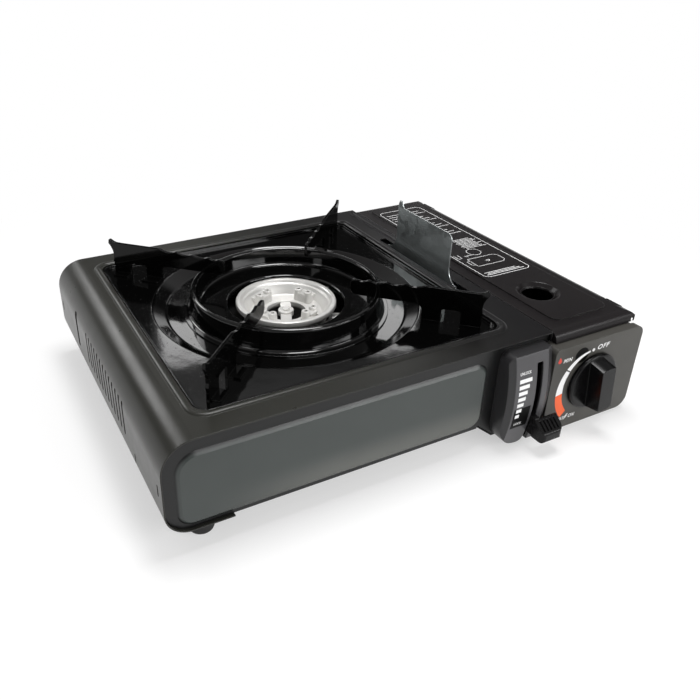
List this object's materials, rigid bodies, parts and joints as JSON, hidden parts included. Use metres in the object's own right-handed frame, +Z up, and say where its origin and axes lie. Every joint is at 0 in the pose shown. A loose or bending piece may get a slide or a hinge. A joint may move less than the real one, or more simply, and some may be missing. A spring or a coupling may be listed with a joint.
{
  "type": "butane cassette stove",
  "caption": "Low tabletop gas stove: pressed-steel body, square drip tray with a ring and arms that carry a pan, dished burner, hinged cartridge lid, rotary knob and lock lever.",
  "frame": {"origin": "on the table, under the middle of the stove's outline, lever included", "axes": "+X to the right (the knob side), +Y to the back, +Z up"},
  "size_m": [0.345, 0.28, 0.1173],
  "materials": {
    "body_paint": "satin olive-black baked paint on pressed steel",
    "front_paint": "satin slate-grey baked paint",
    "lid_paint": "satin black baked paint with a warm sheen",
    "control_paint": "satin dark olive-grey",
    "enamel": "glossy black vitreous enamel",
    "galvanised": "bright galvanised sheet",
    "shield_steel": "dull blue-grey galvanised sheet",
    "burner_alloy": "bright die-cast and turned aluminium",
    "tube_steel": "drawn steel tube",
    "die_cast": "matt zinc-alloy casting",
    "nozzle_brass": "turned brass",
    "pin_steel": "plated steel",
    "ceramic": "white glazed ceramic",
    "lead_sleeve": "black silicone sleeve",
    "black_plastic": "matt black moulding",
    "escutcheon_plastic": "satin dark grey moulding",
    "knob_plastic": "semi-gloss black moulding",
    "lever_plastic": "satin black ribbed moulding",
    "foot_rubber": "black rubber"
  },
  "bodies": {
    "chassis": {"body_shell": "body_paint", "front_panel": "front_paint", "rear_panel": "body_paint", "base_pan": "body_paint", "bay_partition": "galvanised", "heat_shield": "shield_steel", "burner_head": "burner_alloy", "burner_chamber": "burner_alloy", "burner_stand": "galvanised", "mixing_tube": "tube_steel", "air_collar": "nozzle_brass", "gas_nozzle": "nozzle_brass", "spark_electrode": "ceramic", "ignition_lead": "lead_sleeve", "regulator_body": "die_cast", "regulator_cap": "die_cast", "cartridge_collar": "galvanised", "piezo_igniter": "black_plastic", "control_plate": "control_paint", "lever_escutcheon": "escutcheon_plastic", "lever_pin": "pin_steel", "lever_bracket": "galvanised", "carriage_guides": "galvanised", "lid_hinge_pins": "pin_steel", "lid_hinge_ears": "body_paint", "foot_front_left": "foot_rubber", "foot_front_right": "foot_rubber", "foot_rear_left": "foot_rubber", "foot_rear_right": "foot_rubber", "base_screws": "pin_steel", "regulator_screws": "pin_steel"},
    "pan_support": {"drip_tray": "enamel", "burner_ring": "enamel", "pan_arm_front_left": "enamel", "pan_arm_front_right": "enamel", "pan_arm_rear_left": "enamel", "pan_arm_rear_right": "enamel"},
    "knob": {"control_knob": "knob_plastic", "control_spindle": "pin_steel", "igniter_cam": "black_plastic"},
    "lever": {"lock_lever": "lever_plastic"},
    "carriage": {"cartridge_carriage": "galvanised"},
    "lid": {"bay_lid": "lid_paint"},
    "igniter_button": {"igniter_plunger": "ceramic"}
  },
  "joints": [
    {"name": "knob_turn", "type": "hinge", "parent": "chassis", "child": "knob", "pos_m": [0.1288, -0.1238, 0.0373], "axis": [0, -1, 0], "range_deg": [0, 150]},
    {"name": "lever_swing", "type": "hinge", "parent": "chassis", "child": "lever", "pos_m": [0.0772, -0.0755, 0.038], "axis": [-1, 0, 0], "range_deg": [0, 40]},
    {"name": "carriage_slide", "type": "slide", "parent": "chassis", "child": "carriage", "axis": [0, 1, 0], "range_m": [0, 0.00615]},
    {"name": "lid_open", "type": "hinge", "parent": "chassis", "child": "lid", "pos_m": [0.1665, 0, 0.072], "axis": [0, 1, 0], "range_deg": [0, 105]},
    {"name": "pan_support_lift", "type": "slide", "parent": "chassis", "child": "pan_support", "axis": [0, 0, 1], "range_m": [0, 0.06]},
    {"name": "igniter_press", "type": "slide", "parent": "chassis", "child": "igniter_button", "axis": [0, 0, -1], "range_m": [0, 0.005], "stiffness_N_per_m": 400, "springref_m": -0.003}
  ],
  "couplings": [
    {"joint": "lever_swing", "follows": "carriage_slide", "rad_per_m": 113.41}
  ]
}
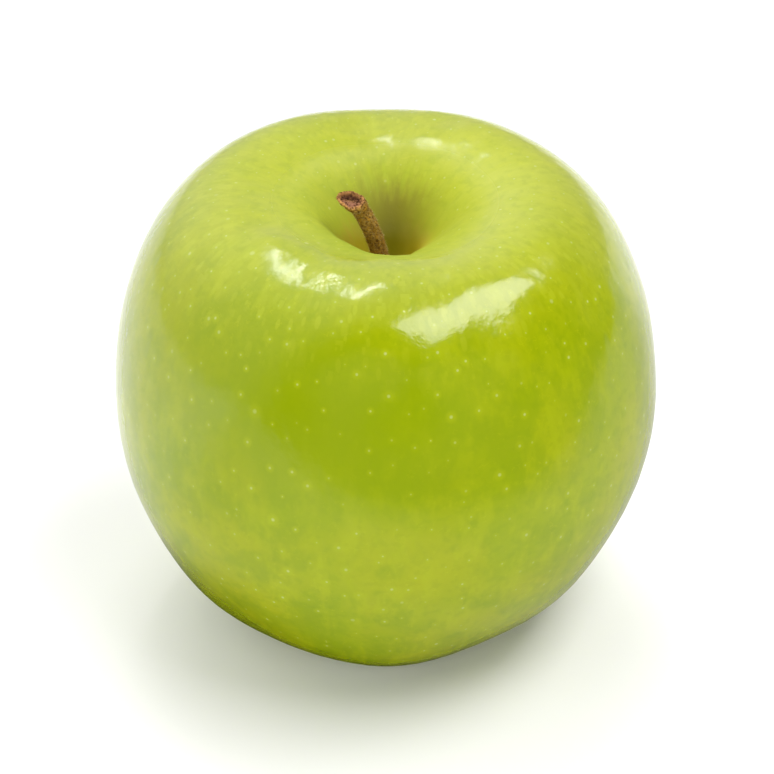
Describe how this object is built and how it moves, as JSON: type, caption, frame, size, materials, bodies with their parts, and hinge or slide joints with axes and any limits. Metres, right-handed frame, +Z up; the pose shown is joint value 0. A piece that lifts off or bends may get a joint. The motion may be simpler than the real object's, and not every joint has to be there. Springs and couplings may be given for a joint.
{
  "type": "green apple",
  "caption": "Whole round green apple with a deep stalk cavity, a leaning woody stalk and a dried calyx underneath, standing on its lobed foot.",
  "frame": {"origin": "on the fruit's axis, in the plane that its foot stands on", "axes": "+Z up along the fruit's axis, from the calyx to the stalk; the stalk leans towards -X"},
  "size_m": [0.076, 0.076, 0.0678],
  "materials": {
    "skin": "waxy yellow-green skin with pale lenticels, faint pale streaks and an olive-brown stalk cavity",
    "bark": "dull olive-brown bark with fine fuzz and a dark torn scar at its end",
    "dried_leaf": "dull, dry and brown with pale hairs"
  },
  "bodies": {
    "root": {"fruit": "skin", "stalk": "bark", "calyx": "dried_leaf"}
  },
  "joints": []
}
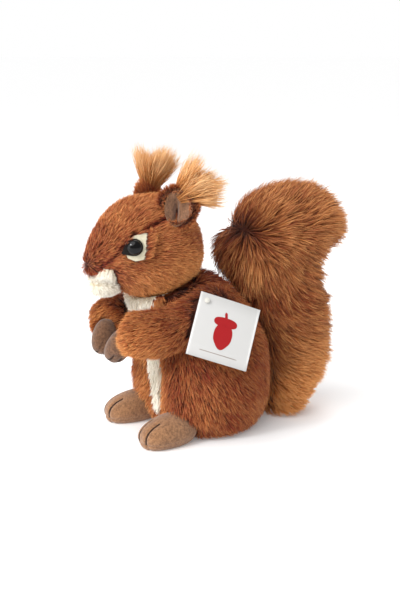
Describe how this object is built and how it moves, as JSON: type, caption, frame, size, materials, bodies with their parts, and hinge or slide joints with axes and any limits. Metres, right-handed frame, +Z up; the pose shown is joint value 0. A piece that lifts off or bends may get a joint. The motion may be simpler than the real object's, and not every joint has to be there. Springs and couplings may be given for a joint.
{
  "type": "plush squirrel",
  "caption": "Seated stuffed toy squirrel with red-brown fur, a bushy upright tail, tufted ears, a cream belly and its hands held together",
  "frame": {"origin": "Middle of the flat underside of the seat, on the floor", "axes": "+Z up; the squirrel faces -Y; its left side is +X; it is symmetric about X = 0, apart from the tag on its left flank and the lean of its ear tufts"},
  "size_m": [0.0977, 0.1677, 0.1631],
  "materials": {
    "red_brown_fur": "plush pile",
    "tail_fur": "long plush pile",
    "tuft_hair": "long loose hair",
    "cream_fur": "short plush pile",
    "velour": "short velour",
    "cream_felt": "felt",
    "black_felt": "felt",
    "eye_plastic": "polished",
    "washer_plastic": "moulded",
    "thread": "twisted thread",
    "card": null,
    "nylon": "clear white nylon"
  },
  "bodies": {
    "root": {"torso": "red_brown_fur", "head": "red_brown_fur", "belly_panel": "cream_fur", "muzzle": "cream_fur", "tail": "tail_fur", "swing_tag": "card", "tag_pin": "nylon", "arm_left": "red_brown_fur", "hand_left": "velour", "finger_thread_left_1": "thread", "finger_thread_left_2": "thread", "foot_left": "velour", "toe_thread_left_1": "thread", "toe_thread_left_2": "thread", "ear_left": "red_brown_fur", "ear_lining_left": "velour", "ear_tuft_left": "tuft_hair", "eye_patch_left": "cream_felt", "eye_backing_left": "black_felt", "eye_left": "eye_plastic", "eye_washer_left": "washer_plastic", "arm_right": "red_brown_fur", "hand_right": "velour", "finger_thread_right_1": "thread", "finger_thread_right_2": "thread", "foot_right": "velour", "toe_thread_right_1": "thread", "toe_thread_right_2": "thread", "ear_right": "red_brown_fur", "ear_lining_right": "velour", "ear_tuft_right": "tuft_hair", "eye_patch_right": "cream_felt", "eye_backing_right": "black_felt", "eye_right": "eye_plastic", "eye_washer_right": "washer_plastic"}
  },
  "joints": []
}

********************

= YOUR INSTRUCTIONS =
Write the entries again, exactly as they stand.

= ANSWER BELOW =
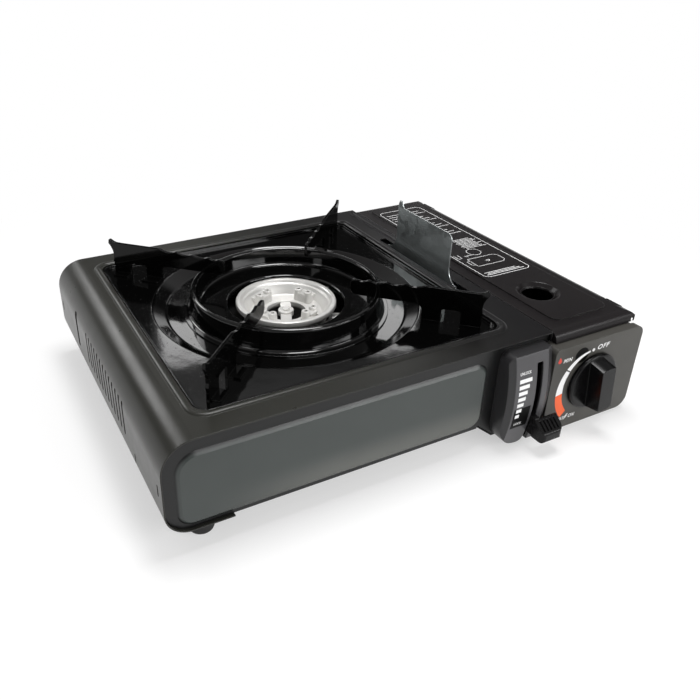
List this object's materials, rigid bodies, parts and joints as JSON, hidden parts included. Use metres in the object's own right-handed frame, +Z up, and say where its origin and axes lie. Every joint is at 0 in the pose shown. A loose or bending piece may get a slide or a hinge. A joint may move less than the real one, or more simply, and some may be missing. A spring or a coupling may be listed with a joint.
{
  "type": "butane cassette stove",
  "caption": "Low tabletop gas stove: pressed-steel body, square drip tray with a ring and arms that carry a pan, dished burner, hinged cartridge lid, rotary knob and lock lever.",
  "frame": {"origin": "on the table, under the middle of the stove's outline, lever included", "axes": "+X to the right (the knob side), +Y to the back, +Z up"},
  "size_m": [0.345, 0.28, 0.1173],
  "materials": {
    "body_paint": "satin olive-black baked paint on pressed steel",
    "front_paint": "satin slate-grey baked paint",
    "lid_paint": "satin black baked paint with a warm sheen",
    "control_paint": "satin dark olive-grey",
    "enamel": "glossy black vitreous enamel",
    "galvanised": "bright galvanised sheet",
    "shield_steel": "dull blue-grey galvanised sheet",
    "burner_alloy": "bright die-cast and turned aluminium",
    "tube_steel": "drawn steel tube",
    "die_cast": "matt zinc-alloy casting",
    "nozzle_brass": "turned brass",
    "pin_steel": "plated steel",
    "ceramic": "white glazed ceramic",
    "lead_sleeve": "black silicone sleeve",
    "black_plastic": "matt black moulding",
    "escutcheon_plastic": "satin dark grey moulding",
    "knob_plastic": "semi-gloss black moulding",
    "lever_plastic": "satin black ribbed moulding",
    "foot_rubber": "black rubber"
  },
  "bodies": {
    "chassis": {"body_shell": "body_paint", "front_panel": "front_paint", "rear_panel": "body_paint", "base_pan": "body_paint", "bay_partition": "galvanised", "heat_shield": "shield_steel", "burner_head": "burner_alloy", "burner_chamber": "burner_alloy", "burner_stand": "galvanised", "mixing_tube": "tube_steel", "air_collar": "nozzle_brass", "gas_nozzle": "nozzle_brass", "spark_electrode": "ceramic", "ignition_lead": "lead_sleeve", "regulator_body": "die_cast", "regulator_cap": "die_cast", "cartridge_collar": "galvanised", "piezo_igniter": "black_plastic", "control_plate": "control_paint", "lever_escutcheon": "escutcheon_plastic", "lever_pin": "pin_steel", "lever_bracket": "galvanised", "carriage_guides": "galvanised", "lid_hinge_pins": "pin_steel", "lid_hinge_ears": "body_paint", "foot_front_left": "foot_rubber", "foot_front_right": "foot_rubber", "foot_rear_left": "foot_rubber", "foot_rear_right": "foot_rubber", "base_screws": "pin_steel", "regulator_screws": "pin_steel"},
    "pan_support": {"drip_tray": "enamel", "burner_ring": "enamel", "pan_arm_front_left": "enamel", "pan_arm_front_right": "enamel", "pan_arm_rear_left": "enamel", "pan_arm_rear_right": "enamel"},
    "knob": {"control_knob": "knob_plastic", "control_spindle": "pin_steel", "igniter_cam": "black_plastic"},
    "lever": {"lock_lever": "lever_plastic"},
    "carriage": {"cartridge_carriage": "galvanised"},
    "lid": {"bay_lid": "lid_paint"},
    "igniter_button": {"igniter_plunger": "ceramic"}
  },
  "joints": [
    {"name": "knob_turn", "type": "hinge", "parent": "chassis", "child": "knob", "pos_m": [0.1288, -0.1238, 0.0373], "axis": [0, -1, 0], "range_deg": [0, 150]},
    {"name": "lever_swing", "type": "hinge", "parent": "chassis", "child": "lever", "pos_m": [0.0772, -0.0755, 0.038], "axis": [-1, 0, 0], "range_deg": [0, 40]},
    {"name": "carriage_slide", "type": "slide", "parent": "chassis", "child": "carriage", "axis": [0, 1, 0], "range_m": [0, 0.00615]},
    {"name": "lid_open", "type": "hinge", "parent": "chassis", "child": "lid", "pos_m": [0.1665, 0, 0.072], "axis": [0, 1, 0], "range_deg": [0, 105]},
    {"name": "pan_support_lift", "type": "slide", "parent": "chassis", "child": "pan_support", "axis": [0, 0, 1], "range_m": [0, 0.06]},
    {"name": "igniter_press", "type": "slide", "parent": "chassis", "child": "igniter_button", "axis": [0, 0, -1], "range_m": [0, 0.005], "stiffness_N_per_m": 400, "springref_m": -0.003}
  ],
  "couplings": [
    {"joint": "lever_swing", "follows": "carriage_slide", "rad_per_m": 113.41}
  ]
}
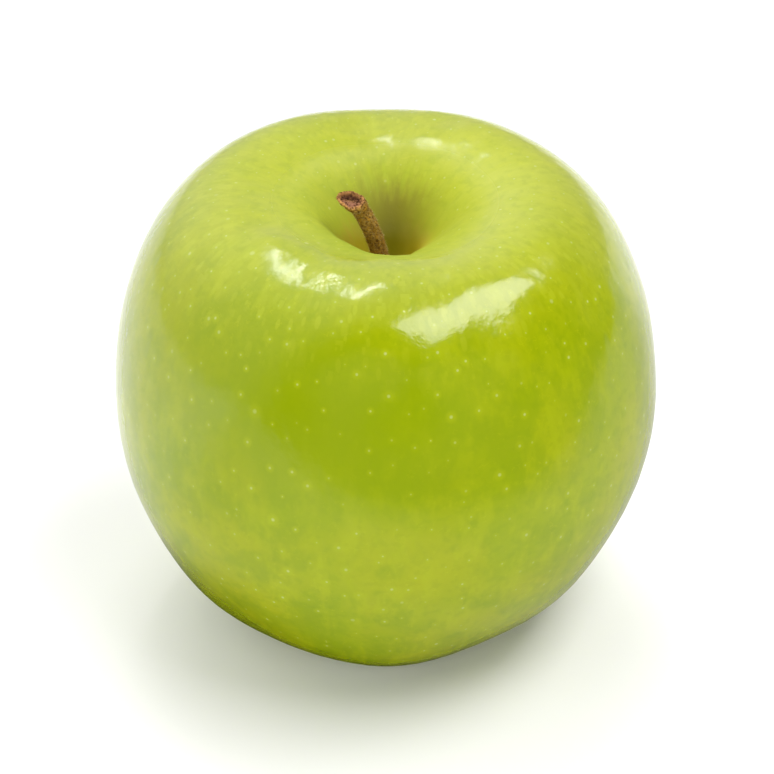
Describe how this object is built and how it moves, as JSON: type, caption, frame, size, materials, bodies with their parts, and hinge or slide joints with axes and any limits. Metres, right-handed frame, +Z up; the pose shown is joint value 0. A piece that lifts off or bends may get a joint. The motion may be simpler than the real object's, and not every joint has to be there. Springs and couplings may be given for a joint.
{
  "type": "green apple",
  "caption": "Whole round green apple with a deep stalk cavity, a leaning woody stalk and a dried calyx underneath, standing on its lobed foot.",
  "frame": {"origin": "on the fruit's axis, in the plane that its foot stands on", "axes": "+Z up along the fruit's axis, from the calyx to the stalk; the stalk leans towards -X"},
  "size_m": [0.076, 0.076, 0.0678],
  "materials": {
    "skin": "waxy yellow-green skin with pale lenticels, faint pale streaks and an olive-brown stalk cavity",
    "bark": "dull olive-brown bark with fine fuzz and a dark torn scar at its end",
    "dried_leaf": "dull, dry and brown with pale hairs"
  },
  "bodies": {
    "root": {"fruit": "skin", "stalk": "bark", "calyx": "dried_leaf"}
  },
  "joints": []
}
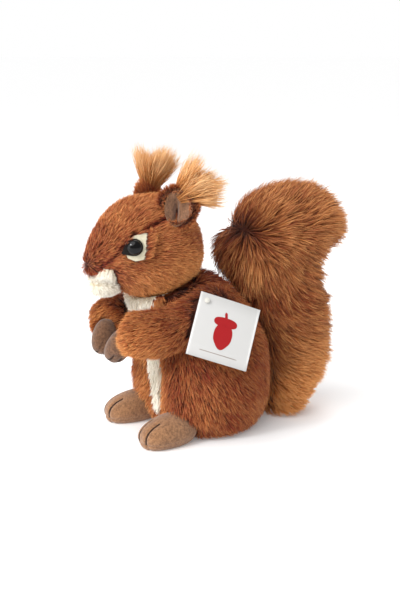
Describe how this object is built and how it moves, as JSON: type, caption, frame, size, materials, bodies with their parts, and hinge or slide joints with axes and any limits. Metres, right-handed frame, +Z up; the pose shown is joint value 0. A piece that lifts off or bends may get a joint. The motion may be simpler than the real object's, and not every joint has to be there. Springs and couplings may be given for a joint.
{
  "type": "plush squirrel",
  "caption": "Seated stuffed toy squirrel with red-brown fur, a bushy upright tail, tufted ears, a cream belly and its hands held together",
  "frame": {"origin": "Middle of the flat underside of the seat, on the floor", "axes": "+Z up; the squirrel faces -Y; its left side is +X; it is symmetric about X = 0, apart from the tag on its left flank and the lean of its ear tufts"},
  "size_m": [0.0977, 0.1677, 0.1631],
  "materials": {
    "red_brown_fur": "plush pile",
    "tail_fur": "long plush pile",
    "tuft_hair": "long loose hair",
    "cream_fur": "short plush pile",
    "velour": "short velour",
    "cream_felt": "felt",
    "black_felt": "felt",
    "eye_plastic": "polished",
    "washer_plastic": "moulded",
    "thread": "twisted thread",
    "card": null,
    "nylon": "clear white nylon"
  },
  "bodies": {
    "root": {"torso": "red_brown_fur", "head": "red_brown_fur", "belly_panel": "cream_fur", "muzzle": "cream_fur", "tail": "tail_fur", "swing_tag": "card", "tag_pin": "nylon", "arm_left": "red_brown_fur", "hand_left": "velour", "finger_thread_left_1": "thread", "finger_thread_left_2": "thread", "foot_left": "velour", "toe_thread_left_1": "thread", "toe_thread_left_2": "thread", "ear_left": "red_brown_fur", "ear_lining_left": "velour", "ear_tuft_left": "tuft_hair", "eye_patch_left": "cream_felt", "eye_backing_left": "black_felt", "eye_left": "eye_plastic", "eye_washer_left": "washer_plastic", "arm_right": "red_brown_fur", "hand_right": "velour", "finger_thread_right_1": "thread", "finger_thread_right_2": "thread", "foot_right": "velour", "toe_thread_right_1": "thread", "toe_thread_right_2": "thread", "ear_right": "red_brown_fur", "ear_lining_right": "velour", "ear_tuft_right": "tuft_hair", "eye_patch_right": "cream_felt", "eye_backing_right": "black_felt", "eye_right": "eye_plastic", "eye_washer_right": "washer_plastic"}
  },
  "joints": []
}